### YOUR TASK
Write out the whole of the material exactly.

### DATA SEGMENT
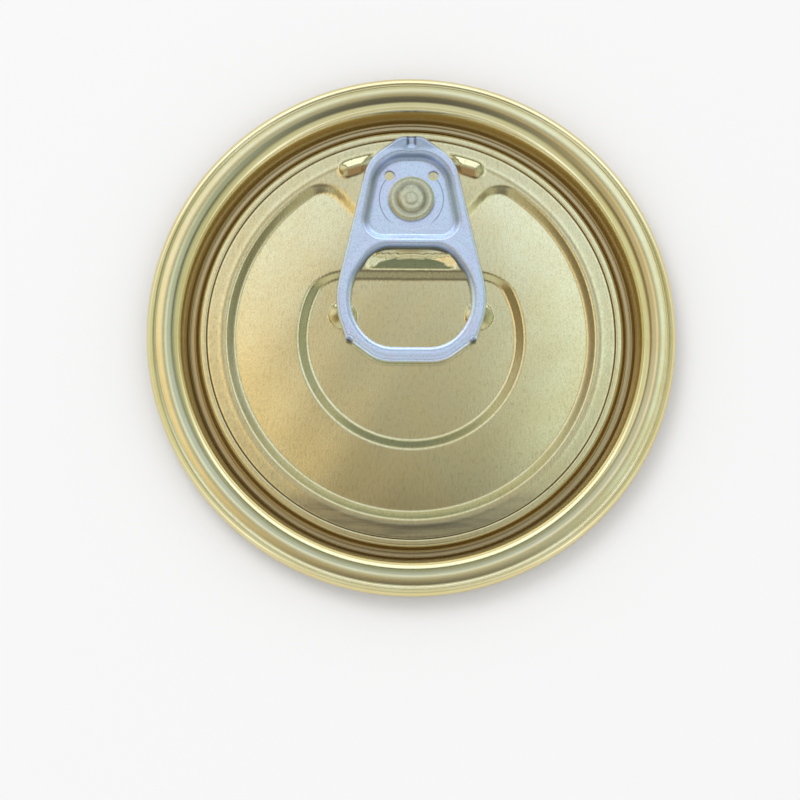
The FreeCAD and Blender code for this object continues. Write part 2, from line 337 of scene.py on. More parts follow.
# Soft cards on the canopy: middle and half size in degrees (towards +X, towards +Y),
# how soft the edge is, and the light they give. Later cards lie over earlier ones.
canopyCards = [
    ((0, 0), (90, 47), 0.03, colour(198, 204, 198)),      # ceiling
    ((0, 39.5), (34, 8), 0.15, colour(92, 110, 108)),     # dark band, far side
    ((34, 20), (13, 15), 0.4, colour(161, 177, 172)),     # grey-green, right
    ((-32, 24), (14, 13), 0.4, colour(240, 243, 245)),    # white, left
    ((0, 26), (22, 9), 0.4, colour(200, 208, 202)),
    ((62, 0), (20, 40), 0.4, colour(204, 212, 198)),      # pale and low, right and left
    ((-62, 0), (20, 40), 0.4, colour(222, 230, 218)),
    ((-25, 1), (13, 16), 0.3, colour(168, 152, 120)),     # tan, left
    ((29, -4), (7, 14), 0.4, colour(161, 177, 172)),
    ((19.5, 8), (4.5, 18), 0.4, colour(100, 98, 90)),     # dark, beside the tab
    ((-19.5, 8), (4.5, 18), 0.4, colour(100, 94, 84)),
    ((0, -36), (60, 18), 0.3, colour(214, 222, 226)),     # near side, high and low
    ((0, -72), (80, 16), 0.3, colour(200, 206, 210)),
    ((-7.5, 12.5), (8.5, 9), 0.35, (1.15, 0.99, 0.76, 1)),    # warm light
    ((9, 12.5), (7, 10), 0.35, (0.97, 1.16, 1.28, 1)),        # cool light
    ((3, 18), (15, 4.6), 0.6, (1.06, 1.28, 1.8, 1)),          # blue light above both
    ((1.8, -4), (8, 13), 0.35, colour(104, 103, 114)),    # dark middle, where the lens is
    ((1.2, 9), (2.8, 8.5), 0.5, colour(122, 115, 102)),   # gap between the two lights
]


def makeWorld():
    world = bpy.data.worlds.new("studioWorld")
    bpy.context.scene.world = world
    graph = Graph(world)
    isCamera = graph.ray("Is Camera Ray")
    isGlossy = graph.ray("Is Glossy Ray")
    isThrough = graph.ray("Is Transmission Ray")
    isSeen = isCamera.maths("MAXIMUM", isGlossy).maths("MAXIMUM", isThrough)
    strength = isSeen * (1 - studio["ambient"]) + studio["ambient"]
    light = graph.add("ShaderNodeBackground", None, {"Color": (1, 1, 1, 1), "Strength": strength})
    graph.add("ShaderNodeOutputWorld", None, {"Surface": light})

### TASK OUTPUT
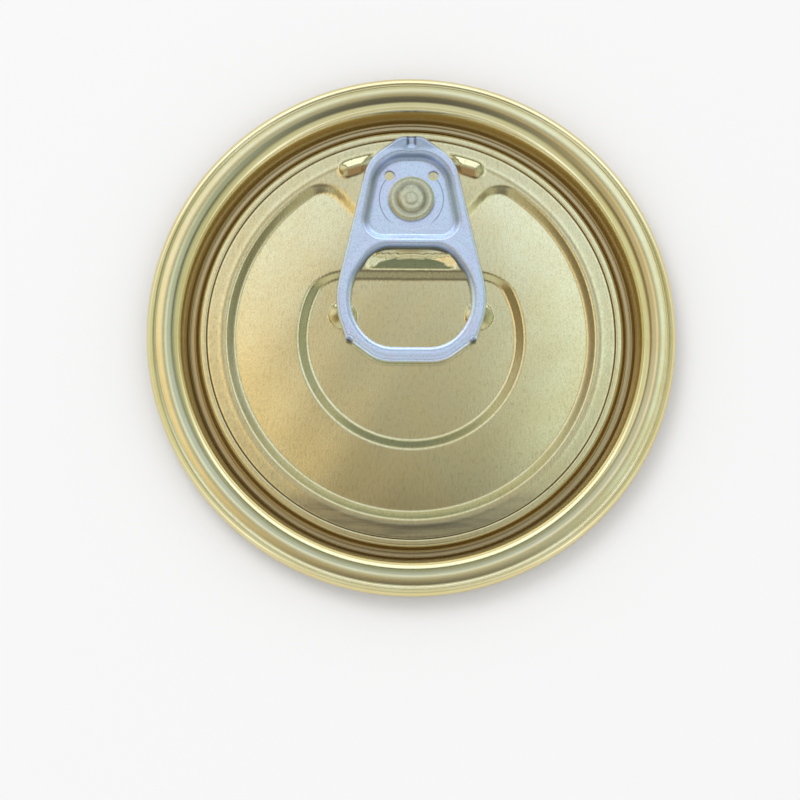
The FreeCAD and Blender code for this object continues. Write part 2, from line 337 of scene.py on. More parts follow.
# Soft cards on the canopy: middle and half size in degrees (towards +X, towards +Y),
# how soft the edge is, and the light they give. Later cards lie over earlier ones.
canopyCards = [
    ((0, 0), (90, 47), 0.03, colour(198, 204, 198)),      # ceiling
    ((0, 39.5), (34, 8), 0.15, colour(92, 110, 108)),     # dark band, far side
    ((34, 20), (13, 15), 0.4, colour(161, 177, 172)),     # grey-green, right
    ((-32, 24), (14, 13), 0.4, colour(240, 243, 245)),    # white, left
    ((0, 26), (22, 9), 0.4, colour(200, 208, 202)),
    ((62, 0), (20, 40), 0.4, colour(204, 212, 198)),      # pale and low, right and left
    ((-62, 0), (20, 40), 0.4, colour(222, 230, 218)),
    ((-25, 1), (13, 16), 0.3, colour(168, 152, 120)),     # tan, left
    ((29, -4), (7, 14), 0.4, colour(161, 177, 172)),
    ((19.5, 8), (4.5, 18), 0.4, colour(100, 98, 90)),     # dark, beside the tab
    ((-19.5, 8), (4.5, 18), 0.4, colour(100, 94, 84)),
    ((0, -36), (60, 18), 0.3, colour(214, 222, 226)),     # near side, high and low
    ((0, -72), (80, 16), 0.3, colour(200, 206, 210)),
    ((-7.5, 12.5), (8.5, 9), 0.35, (1.15, 0.99, 0.76, 1)),    # warm light
    ((9, 12.5), (7, 10), 0.35, (0.97, 1.16, 1.28, 1)),        # cool light
    ((3, 18), (15, 4.6), 0.6, (1.06, 1.28, 1.8, 1)),          # blue light above both
    ((1.8, -4), (8, 13), 0.35, colour(104, 103, 114)),    # dark middle, where the lens is
    ((1.2, 9), (2.8, 8.5), 0.5, colour(122, 115, 102)),   # gap between the two lights
]


def makeWorld():
    world = bpy.data.worlds.new("studioWorld")
    bpy.context.scene.world = world
    graph = Graph(world)
    isCamera = graph.ray("Is Camera Ray")
    isGlossy = graph.ray("Is Glossy Ray")
    isThrough = graph.ray("Is Transmission Ray")
    isSeen = isCamera.maths("MAXIMUM", isGlossy).maths("MAXIMUM", isThrough)
    strength = isSeen * (1 - studio["ambient"]) + studio["ambient"]
    light = graph.add("ShaderNodeBackground", None, {"Color": (1, 1, 1, 1), "Strength": strength})
    graph.add("ShaderNodeOutputWorld", None, {"Surface": light})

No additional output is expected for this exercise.